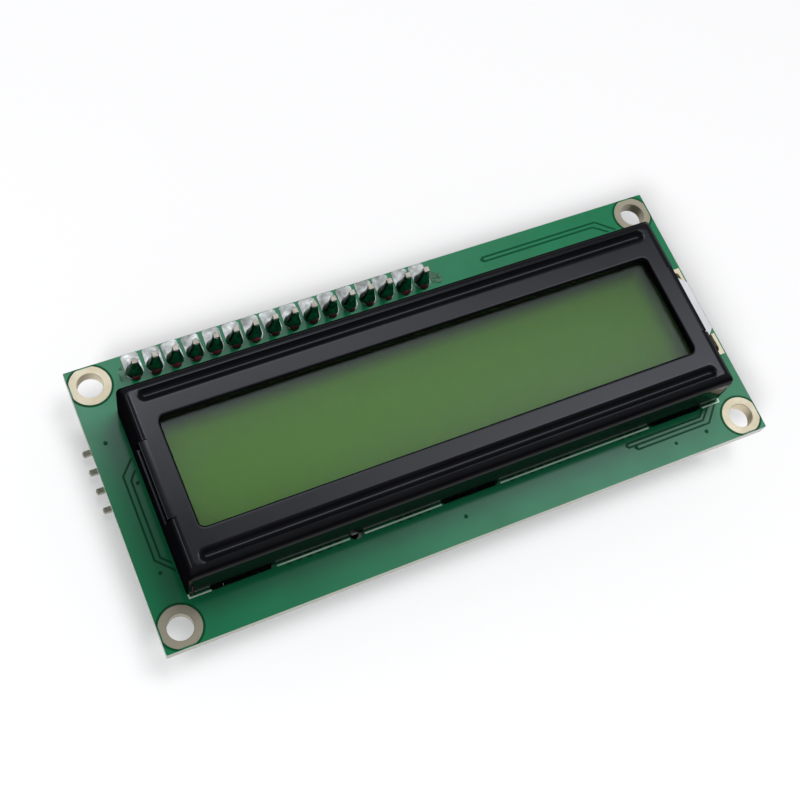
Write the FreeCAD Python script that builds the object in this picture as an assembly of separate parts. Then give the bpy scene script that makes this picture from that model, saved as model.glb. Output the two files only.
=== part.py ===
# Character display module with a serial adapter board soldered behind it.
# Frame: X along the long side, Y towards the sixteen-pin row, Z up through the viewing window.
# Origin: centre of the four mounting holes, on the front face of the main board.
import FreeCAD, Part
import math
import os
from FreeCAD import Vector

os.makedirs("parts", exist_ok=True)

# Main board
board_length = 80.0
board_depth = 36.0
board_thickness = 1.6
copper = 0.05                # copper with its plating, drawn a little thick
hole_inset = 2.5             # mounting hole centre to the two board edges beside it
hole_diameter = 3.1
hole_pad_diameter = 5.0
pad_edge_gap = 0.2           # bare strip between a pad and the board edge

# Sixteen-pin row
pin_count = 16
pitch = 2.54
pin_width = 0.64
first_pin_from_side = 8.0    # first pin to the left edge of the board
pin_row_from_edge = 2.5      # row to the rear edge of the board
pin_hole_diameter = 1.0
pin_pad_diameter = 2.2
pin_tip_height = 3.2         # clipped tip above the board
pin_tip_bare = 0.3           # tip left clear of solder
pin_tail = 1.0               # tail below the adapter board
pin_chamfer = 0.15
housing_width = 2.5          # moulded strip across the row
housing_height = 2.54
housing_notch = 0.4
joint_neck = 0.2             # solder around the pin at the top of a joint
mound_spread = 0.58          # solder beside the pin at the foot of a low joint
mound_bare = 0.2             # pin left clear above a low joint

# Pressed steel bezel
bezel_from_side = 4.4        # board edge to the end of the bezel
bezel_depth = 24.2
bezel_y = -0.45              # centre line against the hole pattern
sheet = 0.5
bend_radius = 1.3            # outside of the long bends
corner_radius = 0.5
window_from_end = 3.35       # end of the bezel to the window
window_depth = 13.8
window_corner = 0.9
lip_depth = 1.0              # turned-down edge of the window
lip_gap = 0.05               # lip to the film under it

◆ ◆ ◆

## Work to do
Quote each line of the listing above exactly.

## Task output
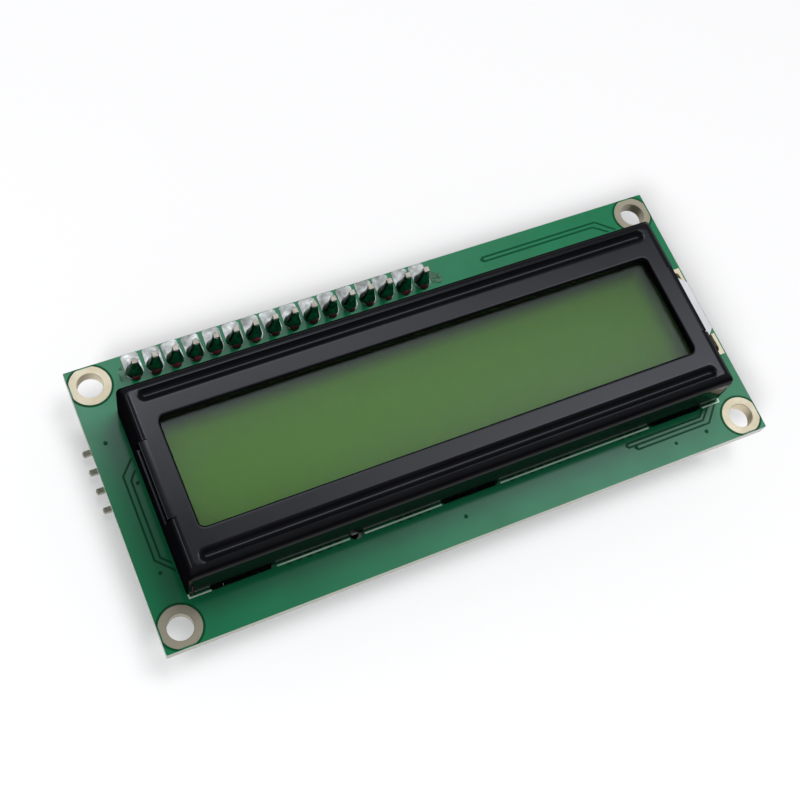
Write the FreeCAD Python script that builds the object in this picture as an assembly of separate parts. Then give the bpy scene script that makes this picture from that model, saved as model.glb. Output the two files only.
=== part.py ===
# Character display module with a serial adapter board soldered behind it.
# Frame: X along the long side, Y towards the sixteen-pin row, Z up through the viewing window.
# Origin: centre of the four mounting holes, on the front face of the main board.
import FreeCAD, Part
import math
import os
from FreeCAD import Vector

os.makedirs("parts", exist_ok=True)

# Main board
board_length = 80.0
board_depth = 36.0
board_thickness = 1.6
copper = 0.05                # copper with its plating, drawn a little thick
hole_inset = 2.5             # mounting hole centre to the two board edges beside it
hole_diameter = 3.1
hole_pad_diameter = 5.0
pad_edge_gap = 0.2           # bare strip between a pad and the board edge

# Sixteen-pin row
pin_count = 16
pitch = 2.54
pin_width = 0.64
first_pin_from_side = 8.0    # first pin to the left edge of the board
pin_row_from_edge = 2.5      # row to the rear edge of the board
pin_hole_diameter = 1.0
pin_pad_diameter = 2.2
pin_tip_height = 3.2         # clipped tip above the board
pin_tip_bare = 0.3           # tip left clear of solder
pin_tail = 1.0               # tail below the adapter board
pin_chamfer = 0.15
housing_width = 2.5          # moulded strip across the row
housing_height = 2.54
housing_notch = 0.4
joint_neck = 0.2             # solder around the pin at the top of a joint
mound_spread = 0.58          # solder beside the pin at the foot of a low joint
mound_bare = 0.2             # pin left clear above a low joint

# Pressed steel bezel
bezel_from_side = 4.4        # board edge to the end of the bezel
bezel_depth = 24.2
bezel_y = -0.45              # centre line against the hole pattern
sheet = 0.5
bend_radius = 1.3            # outside of the long bends
corner_radius = 0.5
window_from_end = 3.35       # end of the bezel to the window
window_depth = 13.8
window_corner = 0.9
lip_depth = 1.0              # turned-down edge of the window
lip_gap = 0.05               # lip to the film under it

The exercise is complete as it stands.